→ Exercise description: Transcribe, exactly as they appear, the line that contains "Write the three.js", the line that contains "const HEAD_HEIGHT = 430;", and every line in between, and nothing else.

→ Supplied data:

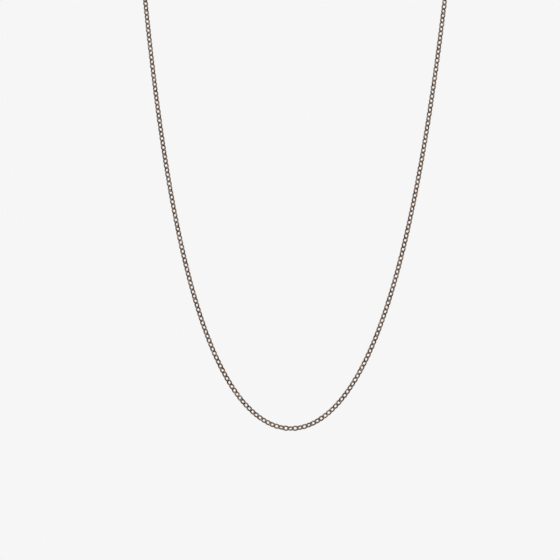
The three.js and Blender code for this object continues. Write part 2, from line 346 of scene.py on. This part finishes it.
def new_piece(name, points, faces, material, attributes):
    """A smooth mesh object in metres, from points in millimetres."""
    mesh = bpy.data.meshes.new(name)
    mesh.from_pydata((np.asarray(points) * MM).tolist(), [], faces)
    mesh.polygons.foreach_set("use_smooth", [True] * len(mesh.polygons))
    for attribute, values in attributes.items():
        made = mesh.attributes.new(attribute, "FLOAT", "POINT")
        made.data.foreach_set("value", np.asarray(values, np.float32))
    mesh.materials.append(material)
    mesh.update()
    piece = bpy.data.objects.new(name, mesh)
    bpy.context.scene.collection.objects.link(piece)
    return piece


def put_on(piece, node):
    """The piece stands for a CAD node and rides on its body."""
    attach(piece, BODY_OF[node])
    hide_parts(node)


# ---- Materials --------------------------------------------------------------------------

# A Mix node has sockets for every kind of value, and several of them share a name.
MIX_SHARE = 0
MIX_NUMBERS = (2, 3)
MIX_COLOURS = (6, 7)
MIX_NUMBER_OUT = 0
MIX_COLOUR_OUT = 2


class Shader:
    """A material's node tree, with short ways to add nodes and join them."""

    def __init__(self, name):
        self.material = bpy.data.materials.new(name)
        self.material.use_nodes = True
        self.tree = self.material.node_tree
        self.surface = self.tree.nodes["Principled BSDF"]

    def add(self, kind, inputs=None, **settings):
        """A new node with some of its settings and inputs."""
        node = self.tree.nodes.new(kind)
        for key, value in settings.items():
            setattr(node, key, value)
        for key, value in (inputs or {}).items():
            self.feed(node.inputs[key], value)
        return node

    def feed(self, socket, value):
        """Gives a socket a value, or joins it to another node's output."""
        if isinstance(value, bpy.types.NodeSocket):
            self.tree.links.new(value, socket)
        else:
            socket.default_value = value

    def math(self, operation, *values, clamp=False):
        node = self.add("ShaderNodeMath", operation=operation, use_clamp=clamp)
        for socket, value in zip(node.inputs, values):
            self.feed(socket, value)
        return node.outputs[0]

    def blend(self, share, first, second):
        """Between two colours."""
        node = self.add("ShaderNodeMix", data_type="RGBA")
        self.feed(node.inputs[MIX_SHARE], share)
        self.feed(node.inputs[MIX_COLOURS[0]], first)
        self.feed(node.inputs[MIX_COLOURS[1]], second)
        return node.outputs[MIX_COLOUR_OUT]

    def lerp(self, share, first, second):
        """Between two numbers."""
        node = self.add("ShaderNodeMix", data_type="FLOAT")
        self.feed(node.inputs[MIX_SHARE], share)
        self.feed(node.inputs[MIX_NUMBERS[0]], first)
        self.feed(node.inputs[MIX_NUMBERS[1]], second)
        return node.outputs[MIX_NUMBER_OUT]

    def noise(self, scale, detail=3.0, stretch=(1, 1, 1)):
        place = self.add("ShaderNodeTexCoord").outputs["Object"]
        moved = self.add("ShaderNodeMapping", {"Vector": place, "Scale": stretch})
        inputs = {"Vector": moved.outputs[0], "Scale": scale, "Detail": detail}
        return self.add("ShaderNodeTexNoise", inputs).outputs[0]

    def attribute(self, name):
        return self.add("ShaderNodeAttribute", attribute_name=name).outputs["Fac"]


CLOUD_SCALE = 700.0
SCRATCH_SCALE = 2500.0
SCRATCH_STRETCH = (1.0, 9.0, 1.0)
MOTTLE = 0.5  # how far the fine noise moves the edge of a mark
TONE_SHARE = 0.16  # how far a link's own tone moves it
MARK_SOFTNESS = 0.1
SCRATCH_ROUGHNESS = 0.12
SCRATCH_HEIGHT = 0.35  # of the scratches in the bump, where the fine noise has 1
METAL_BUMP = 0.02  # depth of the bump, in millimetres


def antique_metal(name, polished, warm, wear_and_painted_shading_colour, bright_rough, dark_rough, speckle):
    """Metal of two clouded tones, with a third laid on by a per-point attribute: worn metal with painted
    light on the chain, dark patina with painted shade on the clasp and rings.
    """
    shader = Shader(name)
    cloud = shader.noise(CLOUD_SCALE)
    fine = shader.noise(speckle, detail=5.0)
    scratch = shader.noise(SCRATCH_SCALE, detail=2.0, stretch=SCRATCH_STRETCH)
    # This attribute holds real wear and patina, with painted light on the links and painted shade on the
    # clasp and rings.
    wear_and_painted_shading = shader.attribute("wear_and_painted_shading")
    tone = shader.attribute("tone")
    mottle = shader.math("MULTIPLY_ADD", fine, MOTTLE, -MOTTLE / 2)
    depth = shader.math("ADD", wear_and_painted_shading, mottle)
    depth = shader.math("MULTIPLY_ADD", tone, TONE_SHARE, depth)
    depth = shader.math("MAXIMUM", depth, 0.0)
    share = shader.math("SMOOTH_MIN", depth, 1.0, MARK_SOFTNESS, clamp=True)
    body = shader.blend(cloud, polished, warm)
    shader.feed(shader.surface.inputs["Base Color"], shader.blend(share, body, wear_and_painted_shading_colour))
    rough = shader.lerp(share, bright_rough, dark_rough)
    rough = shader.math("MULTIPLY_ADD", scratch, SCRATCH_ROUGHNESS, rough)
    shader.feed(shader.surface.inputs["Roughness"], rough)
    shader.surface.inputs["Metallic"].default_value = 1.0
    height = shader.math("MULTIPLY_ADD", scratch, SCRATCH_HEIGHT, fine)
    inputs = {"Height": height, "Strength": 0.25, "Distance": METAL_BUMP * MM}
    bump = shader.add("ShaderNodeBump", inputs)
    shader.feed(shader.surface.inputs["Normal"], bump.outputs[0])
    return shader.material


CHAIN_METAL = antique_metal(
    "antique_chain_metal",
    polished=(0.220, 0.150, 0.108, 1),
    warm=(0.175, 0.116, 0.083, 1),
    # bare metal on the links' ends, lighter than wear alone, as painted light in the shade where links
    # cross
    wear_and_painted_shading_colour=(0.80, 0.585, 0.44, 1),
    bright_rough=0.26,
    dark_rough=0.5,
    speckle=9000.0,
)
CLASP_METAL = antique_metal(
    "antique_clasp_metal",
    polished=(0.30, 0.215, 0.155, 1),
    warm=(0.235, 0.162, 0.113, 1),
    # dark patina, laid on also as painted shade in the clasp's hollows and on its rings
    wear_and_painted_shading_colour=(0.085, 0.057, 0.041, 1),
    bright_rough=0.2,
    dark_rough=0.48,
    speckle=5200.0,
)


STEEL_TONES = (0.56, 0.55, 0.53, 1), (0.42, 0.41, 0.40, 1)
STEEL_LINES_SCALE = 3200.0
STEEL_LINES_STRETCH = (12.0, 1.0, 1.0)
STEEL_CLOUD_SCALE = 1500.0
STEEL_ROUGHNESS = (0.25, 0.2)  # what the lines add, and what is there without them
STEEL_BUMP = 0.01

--

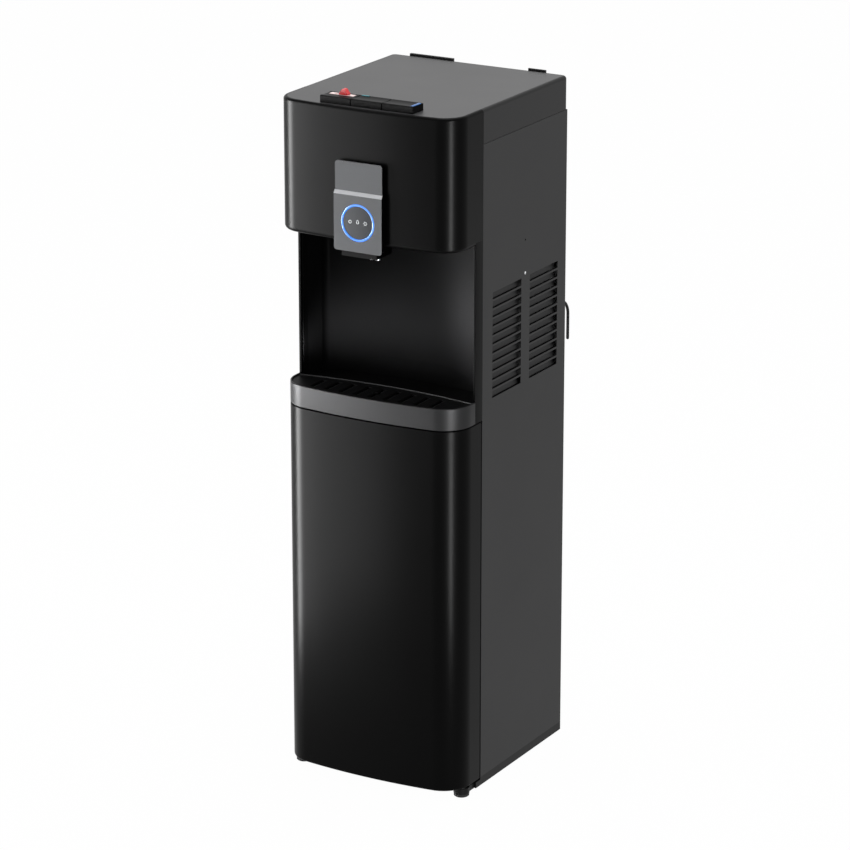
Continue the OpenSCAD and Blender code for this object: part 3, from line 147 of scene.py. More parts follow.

--

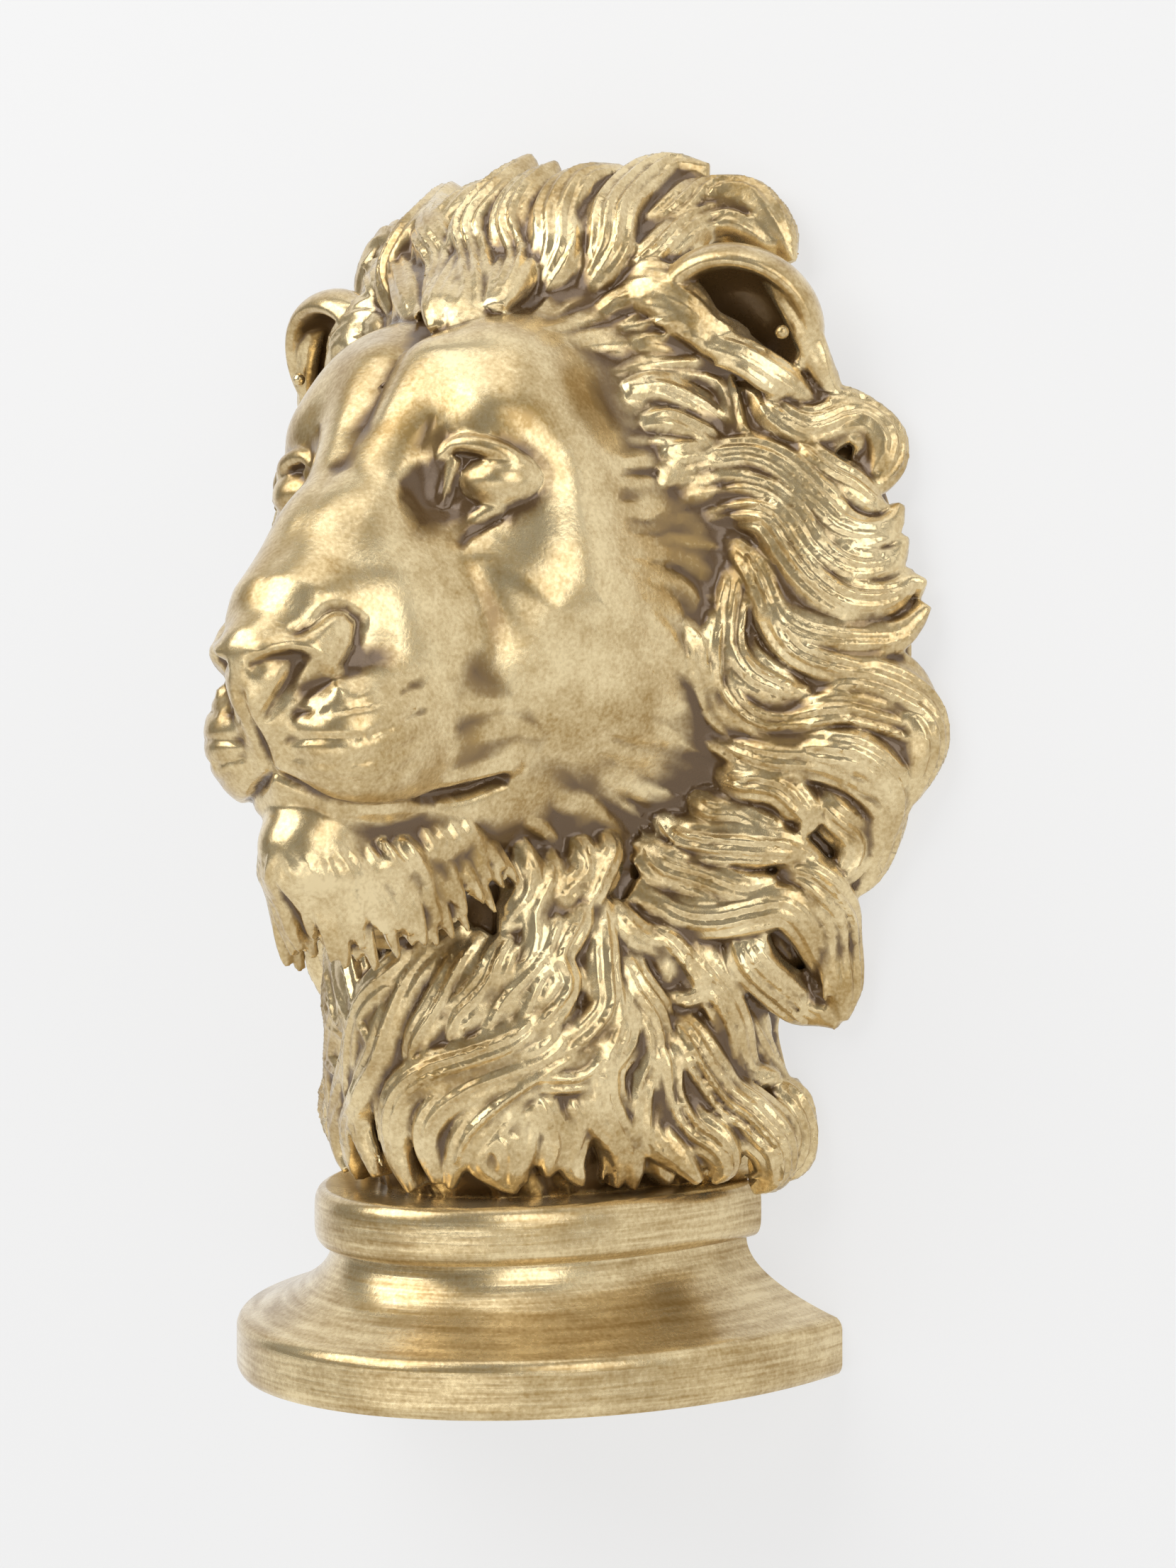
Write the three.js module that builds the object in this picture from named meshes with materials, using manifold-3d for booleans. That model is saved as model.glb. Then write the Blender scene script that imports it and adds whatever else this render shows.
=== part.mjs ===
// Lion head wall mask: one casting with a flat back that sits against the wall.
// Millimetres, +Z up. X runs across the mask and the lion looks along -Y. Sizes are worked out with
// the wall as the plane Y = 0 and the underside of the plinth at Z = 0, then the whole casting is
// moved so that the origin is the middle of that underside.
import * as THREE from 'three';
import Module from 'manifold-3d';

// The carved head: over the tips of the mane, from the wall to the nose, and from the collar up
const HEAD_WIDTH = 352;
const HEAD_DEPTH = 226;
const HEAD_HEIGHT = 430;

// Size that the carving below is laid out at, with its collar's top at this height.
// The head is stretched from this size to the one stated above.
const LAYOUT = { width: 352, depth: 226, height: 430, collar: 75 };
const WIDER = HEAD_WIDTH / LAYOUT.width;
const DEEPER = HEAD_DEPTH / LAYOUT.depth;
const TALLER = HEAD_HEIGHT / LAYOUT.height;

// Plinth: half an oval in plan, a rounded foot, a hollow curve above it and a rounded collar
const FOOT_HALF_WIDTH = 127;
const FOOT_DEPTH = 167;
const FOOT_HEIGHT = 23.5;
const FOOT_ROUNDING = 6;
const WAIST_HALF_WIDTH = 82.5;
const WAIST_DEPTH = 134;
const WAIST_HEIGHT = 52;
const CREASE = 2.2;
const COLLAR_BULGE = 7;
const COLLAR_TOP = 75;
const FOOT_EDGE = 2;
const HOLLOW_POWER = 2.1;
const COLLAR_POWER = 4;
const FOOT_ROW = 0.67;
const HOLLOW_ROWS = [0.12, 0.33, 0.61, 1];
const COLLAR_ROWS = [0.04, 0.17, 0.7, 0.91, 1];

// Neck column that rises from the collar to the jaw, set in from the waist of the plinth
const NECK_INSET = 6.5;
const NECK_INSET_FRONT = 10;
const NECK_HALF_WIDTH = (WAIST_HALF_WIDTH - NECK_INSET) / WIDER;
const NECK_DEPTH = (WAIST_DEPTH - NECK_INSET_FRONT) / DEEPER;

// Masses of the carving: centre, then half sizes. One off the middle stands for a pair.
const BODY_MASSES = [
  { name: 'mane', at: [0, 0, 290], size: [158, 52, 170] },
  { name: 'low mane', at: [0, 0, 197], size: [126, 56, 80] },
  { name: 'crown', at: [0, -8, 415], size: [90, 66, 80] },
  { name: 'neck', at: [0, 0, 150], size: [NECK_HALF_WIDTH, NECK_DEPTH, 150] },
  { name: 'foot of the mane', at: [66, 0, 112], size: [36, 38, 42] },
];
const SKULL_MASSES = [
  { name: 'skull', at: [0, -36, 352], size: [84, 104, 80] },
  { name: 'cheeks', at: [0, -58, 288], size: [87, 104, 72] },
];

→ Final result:
Write the three.js module that builds the object in this picture from named meshes with materials, using manifold-3d for booleans. That model is saved as model.glb. Then write the Blender scene script that imports it and adds whatever else this render shows.
=== part.mjs ===
// Lion head wall mask: one casting with a flat back that sits against the wall.
// Millimetres, +Z up. X runs across the mask and the lion looks along -Y. Sizes are worked out with
// the wall as the plane Y = 0 and the underside of the plinth at Z = 0, then the whole casting is
// moved so that the origin is the middle of that underside.
import * as THREE from 'three';
import Module from 'manifold-3d';

// The carved head: over the tips of the mane, from the wall to the nose, and from the collar up
const HEAD_WIDTH = 352;
const HEAD_DEPTH = 226;
const HEAD_HEIGHT = 430;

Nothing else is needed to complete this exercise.